→ **To be done**: Print the lines beginning with the one that contains "The FreeCAD and" and ending with the one that contains "return finish, nodes, links, shader", exactly, both included, and no other lines.

→ **Modeling code records**:

[start]

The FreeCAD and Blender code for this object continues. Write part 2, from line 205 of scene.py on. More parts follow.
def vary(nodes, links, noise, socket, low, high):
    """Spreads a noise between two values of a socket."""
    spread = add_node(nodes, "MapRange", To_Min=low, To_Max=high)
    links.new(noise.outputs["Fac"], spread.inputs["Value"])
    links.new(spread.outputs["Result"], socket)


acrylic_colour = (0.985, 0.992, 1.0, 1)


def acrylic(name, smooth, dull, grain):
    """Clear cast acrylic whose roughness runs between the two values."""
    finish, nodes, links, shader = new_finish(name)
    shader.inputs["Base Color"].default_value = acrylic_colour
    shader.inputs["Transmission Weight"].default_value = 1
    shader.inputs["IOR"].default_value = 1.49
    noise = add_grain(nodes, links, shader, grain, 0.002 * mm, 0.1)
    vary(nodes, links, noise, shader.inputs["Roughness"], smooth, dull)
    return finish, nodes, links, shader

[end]
[start]

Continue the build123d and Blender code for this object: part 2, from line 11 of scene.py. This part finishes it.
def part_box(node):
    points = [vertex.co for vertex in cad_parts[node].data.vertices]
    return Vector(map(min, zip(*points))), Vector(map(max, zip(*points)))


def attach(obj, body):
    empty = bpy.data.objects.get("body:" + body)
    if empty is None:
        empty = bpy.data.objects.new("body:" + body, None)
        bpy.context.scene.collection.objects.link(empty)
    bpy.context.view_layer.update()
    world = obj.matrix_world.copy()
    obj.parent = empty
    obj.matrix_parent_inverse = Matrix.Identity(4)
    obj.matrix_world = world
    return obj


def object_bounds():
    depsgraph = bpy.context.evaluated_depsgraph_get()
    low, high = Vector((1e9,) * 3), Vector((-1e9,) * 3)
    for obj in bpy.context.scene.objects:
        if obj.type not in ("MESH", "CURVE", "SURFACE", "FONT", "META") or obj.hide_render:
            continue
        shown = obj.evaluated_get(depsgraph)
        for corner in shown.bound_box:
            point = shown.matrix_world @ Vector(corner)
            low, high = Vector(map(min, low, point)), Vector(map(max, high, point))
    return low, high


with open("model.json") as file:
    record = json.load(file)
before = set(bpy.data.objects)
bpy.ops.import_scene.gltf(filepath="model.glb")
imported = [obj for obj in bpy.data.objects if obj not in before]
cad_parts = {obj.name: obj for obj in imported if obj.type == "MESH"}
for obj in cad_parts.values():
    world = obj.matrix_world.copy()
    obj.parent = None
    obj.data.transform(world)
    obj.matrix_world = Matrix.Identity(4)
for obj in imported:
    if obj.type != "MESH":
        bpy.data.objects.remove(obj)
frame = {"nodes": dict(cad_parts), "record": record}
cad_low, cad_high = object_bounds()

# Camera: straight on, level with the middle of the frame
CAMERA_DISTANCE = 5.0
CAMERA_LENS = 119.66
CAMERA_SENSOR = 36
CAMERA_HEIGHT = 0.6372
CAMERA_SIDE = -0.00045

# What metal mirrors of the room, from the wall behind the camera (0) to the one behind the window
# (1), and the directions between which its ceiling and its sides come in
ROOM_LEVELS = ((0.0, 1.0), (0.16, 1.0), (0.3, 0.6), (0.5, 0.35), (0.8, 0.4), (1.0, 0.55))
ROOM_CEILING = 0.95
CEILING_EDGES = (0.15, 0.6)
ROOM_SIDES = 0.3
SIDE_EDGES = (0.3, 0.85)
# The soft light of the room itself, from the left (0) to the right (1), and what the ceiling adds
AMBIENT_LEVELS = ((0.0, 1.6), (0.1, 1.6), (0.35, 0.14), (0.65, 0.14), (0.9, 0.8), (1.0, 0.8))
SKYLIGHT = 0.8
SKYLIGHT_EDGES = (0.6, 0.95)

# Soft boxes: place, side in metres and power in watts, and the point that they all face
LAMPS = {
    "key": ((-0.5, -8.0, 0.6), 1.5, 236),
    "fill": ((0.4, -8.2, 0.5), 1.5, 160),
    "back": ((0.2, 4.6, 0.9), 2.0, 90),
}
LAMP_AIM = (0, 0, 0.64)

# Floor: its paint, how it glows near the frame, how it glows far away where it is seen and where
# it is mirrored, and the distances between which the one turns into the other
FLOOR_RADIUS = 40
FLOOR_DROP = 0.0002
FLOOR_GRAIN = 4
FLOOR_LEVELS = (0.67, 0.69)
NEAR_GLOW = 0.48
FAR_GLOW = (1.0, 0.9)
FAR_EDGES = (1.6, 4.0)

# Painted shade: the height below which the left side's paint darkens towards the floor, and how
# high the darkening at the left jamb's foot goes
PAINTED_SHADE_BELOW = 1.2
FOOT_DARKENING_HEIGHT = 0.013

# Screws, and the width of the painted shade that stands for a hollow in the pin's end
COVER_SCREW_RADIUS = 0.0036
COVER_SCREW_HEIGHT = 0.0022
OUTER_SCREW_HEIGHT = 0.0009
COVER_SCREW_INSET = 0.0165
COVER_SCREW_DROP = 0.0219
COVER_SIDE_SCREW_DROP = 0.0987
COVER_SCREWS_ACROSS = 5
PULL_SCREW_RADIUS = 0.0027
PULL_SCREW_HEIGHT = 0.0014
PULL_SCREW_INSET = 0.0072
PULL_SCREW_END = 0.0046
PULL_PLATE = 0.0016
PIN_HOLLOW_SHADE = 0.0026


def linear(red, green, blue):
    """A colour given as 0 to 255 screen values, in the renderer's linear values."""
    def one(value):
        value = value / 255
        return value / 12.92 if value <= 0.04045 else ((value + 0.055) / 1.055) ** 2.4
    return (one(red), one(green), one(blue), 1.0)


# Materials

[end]
[start]

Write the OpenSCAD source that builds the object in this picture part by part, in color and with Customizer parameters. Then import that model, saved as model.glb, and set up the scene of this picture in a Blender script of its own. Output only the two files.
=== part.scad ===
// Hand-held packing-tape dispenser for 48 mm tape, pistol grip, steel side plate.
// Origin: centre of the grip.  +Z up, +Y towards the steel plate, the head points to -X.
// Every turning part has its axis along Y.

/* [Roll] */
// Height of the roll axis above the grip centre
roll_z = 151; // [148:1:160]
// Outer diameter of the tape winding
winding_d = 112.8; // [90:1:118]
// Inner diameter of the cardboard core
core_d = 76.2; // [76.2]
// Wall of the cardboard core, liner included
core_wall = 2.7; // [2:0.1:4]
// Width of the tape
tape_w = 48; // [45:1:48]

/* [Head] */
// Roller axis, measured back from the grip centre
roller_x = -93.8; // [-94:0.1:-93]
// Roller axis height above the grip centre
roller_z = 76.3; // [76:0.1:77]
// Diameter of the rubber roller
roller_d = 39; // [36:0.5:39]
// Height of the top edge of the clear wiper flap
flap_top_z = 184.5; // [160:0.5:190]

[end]

→ **Response for this exercise**:
The FreeCAD and Blender code for this object continues. Write part 2, from line 205 of scene.py on. More parts follow.
def vary(nodes, links, noise, socket, low, high):
    """Spreads a noise between two values of a socket."""
    spread = add_node(nodes, "MapRange", To_Min=low, To_Max=high)
    links.new(noise.outputs["Fac"], spread.inputs["Value"])
    links.new(spread.outputs["Result"], socket)


acrylic_colour = (0.985, 0.992, 1.0, 1)


def acrylic(name, smooth, dull, grain):
    """Clear cast acrylic whose roughness runs between the two values."""
    finish, nodes, links, shader = new_finish(name)
    shader.inputs["Base Color"].default_value = acrylic_colour
    shader.inputs["Transmission Weight"].default_value = 1
    shader.inputs["IOR"].default_value = 1.49
    noise = add_grain(nodes, links, shader, grain, 0.002 * mm, 0.1)
    vary(nodes, links, noise, shader.inputs["Roughness"], smooth, dull)
    return finish, nodes, links, shader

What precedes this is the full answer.